Short problem:
Write out the whole listing again, exactly as given.
## begin Stored records
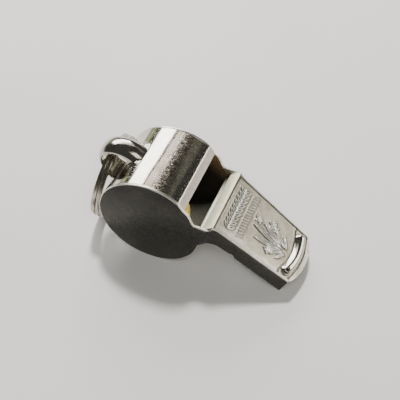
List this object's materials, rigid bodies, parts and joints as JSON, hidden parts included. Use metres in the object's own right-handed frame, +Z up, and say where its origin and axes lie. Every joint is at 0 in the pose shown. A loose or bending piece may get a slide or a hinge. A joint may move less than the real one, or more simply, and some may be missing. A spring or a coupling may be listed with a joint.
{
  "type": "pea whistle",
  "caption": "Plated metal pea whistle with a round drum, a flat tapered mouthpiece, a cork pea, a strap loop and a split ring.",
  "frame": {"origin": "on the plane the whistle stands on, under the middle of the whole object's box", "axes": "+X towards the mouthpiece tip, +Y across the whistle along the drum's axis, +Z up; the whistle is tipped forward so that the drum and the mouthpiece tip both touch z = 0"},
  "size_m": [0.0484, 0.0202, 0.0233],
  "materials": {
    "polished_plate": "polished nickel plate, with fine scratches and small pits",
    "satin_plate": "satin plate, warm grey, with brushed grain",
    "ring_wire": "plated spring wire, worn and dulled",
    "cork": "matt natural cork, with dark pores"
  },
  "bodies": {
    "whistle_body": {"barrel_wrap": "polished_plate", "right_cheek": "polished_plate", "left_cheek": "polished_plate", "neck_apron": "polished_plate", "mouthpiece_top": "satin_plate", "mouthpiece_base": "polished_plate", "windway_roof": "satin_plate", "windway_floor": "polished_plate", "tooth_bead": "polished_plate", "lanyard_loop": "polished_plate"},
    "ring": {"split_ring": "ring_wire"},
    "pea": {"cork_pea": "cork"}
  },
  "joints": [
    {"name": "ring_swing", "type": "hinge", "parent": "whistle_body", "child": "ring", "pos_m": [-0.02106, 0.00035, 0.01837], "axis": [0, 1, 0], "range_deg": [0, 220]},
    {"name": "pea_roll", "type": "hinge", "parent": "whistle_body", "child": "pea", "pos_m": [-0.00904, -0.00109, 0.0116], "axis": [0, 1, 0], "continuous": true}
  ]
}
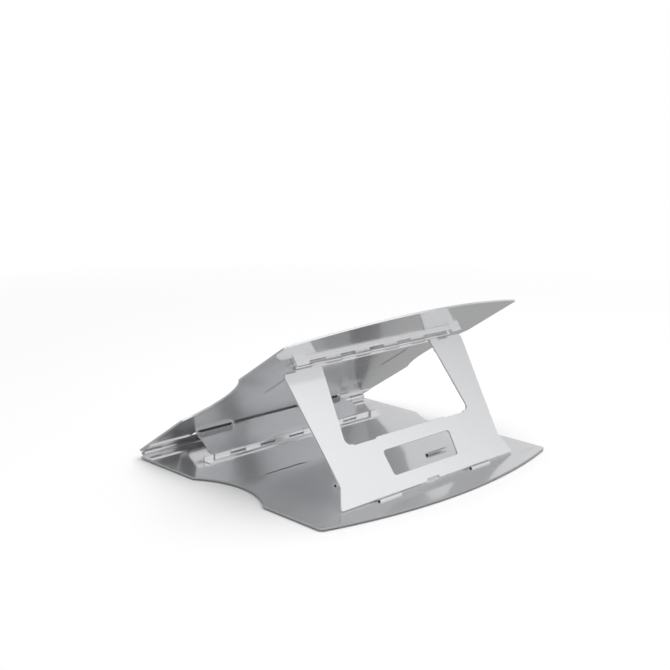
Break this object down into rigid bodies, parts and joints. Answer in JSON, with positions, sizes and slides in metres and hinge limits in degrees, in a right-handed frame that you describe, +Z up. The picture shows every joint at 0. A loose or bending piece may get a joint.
## end Stored records
Result:
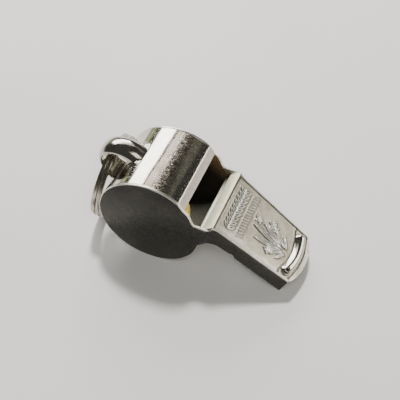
List this object's materials, rigid bodies, parts and joints as JSON, hidden parts included. Use metres in the object's own right-handed frame, +Z up, and say where its origin and axes lie. Every joint is at 0 in the pose shown. A loose or bending piece may get a slide or a hinge. A joint may move less than the real one, or more simply, and some may be missing. A spring or a coupling may be listed with a joint.
{
  "type": "pea whistle",
  "caption": "Plated metal pea whistle with a round drum, a flat tapered mouthpiece, a cork pea, a strap loop and a split ring.",
  "frame": {"origin": "on the plane the whistle stands on, under the middle of the whole object's box", "axes": "+X towards the mouthpiece tip, +Y across the whistle along the drum's axis, +Z up; the whistle is tipped forward so that the drum and the mouthpiece tip both touch z = 0"},
  "size_m": [0.0484, 0.0202, 0.0233],
  "materials": {
    "polished_plate": "polished nickel plate, with fine scratches and small pits",
    "satin_plate": "satin plate, warm grey, with brushed grain",
    "ring_wire": "plated spring wire, worn and dulled",
    "cork": "matt natural cork, with dark pores"
  },
  "bodies": {
    "whistle_body": {"barrel_wrap": "polished_plate", "right_cheek": "polished_plate", "left_cheek": "polished_plate", "neck_apron": "polished_plate", "mouthpiece_top": "satin_plate", "mouthpiece_base": "polished_plate", "windway_roof": "satin_plate", "windway_floor": "polished_plate", "tooth_bead": "polished_plate", "lanyard_loop": "polished_plate"},
    "ring": {"split_ring": "ring_wire"},
    "pea": {"cork_pea": "cork"}
  },
  "joints": [
    {"name": "ring_swing", "type": "hinge", "parent": "whistle_body", "child": "ring", "pos_m": [-0.02106, 0.00035, 0.01837], "axis": [0, 1, 0], "range_deg": [0, 220]},
    {"name": "pea_roll", "type": "hinge", "parent": "whistle_body", "child": "pea", "pos_m": [-0.00904, -0.00109, 0.0116], "axis": [0, 1, 0], "continuous": true}
  ]
}
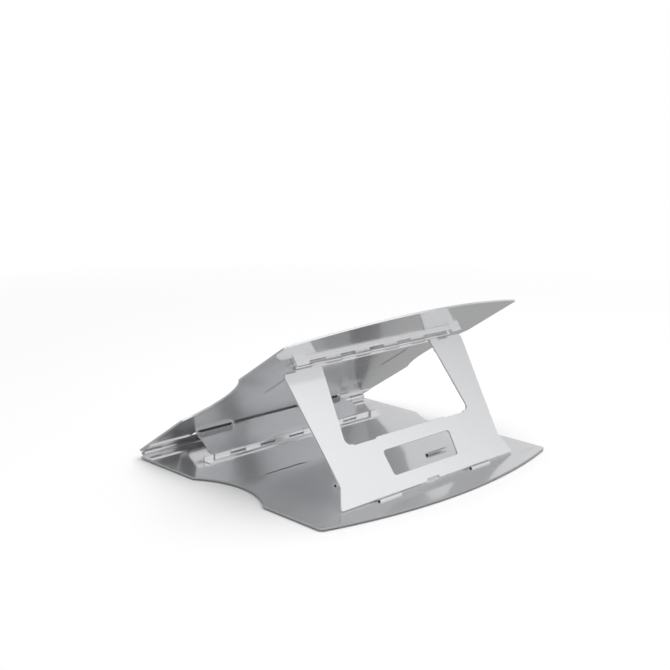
Break this object down into rigid bodies, parts and joints. Answer in JSON, with positions, sizes and slides in metres and hinge limits in degrees, in a right-handed frame that you describe, +Z up. The picture shows every joint at 0. A loose or bending piece may get a joint.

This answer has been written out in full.